**INSTRUCTIONS FOR THE TASK:**
Each record must be retyped in full. No character may differ.

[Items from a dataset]
:::

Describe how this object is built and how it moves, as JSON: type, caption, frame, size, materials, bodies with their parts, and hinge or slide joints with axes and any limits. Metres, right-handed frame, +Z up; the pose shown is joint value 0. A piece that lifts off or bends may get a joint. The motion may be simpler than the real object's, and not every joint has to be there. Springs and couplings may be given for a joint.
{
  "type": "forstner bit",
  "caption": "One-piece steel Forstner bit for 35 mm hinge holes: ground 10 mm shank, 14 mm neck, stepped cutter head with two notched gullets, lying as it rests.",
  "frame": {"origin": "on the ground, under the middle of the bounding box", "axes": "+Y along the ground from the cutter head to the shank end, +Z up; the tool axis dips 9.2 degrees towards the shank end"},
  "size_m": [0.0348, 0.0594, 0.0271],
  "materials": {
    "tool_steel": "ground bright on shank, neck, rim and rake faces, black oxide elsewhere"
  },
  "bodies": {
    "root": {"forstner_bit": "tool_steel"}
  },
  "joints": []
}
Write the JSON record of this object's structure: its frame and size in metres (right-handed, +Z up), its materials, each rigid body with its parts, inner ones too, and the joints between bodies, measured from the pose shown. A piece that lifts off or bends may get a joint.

:::

**TASK RESPONSE:**
Describe how this object is built and how it moves, as JSON: type, caption, frame, size, materials, bodies with their parts, and hinge or slide joints with axes and any limits. Metres, right-handed frame, +Z up; the pose shown is joint value 0. A piece that lifts off or bends may get a joint. The motion may be simpler than the real object's, and not every joint has to be there. Springs and couplings may be given for a joint.
{
  "type": "forstner bit",
  "caption": "One-piece steel Forstner bit for 35 mm hinge holes: ground 10 mm shank, 14 mm neck, stepped cutter head with two notched gullets, lying as it rests.",
  "frame": {"origin": "on the ground, under the middle of the bounding box", "axes": "+Y along the ground from the cutter head to the shank end, +Z up; the tool axis dips 9.2 degrees towards the shank end"},
  "size_m": [0.0348, 0.0594, 0.0271],
  "materials": {
    "tool_steel": "ground bright on shank, neck, rim and rake faces, black oxide elsewhere"
  },
  "bodies": {
    "root": {"forstner_bit": "tool_steel"}
  },
  "joints": []
}
Write the JSON record of this object's structure: its frame and size in metres (right-handed, +Z up), its materials, each rigid body with its parts, inner ones too, and the joints between bodies, measured from the pose shown. A piece that lifts off or bends may get a joint.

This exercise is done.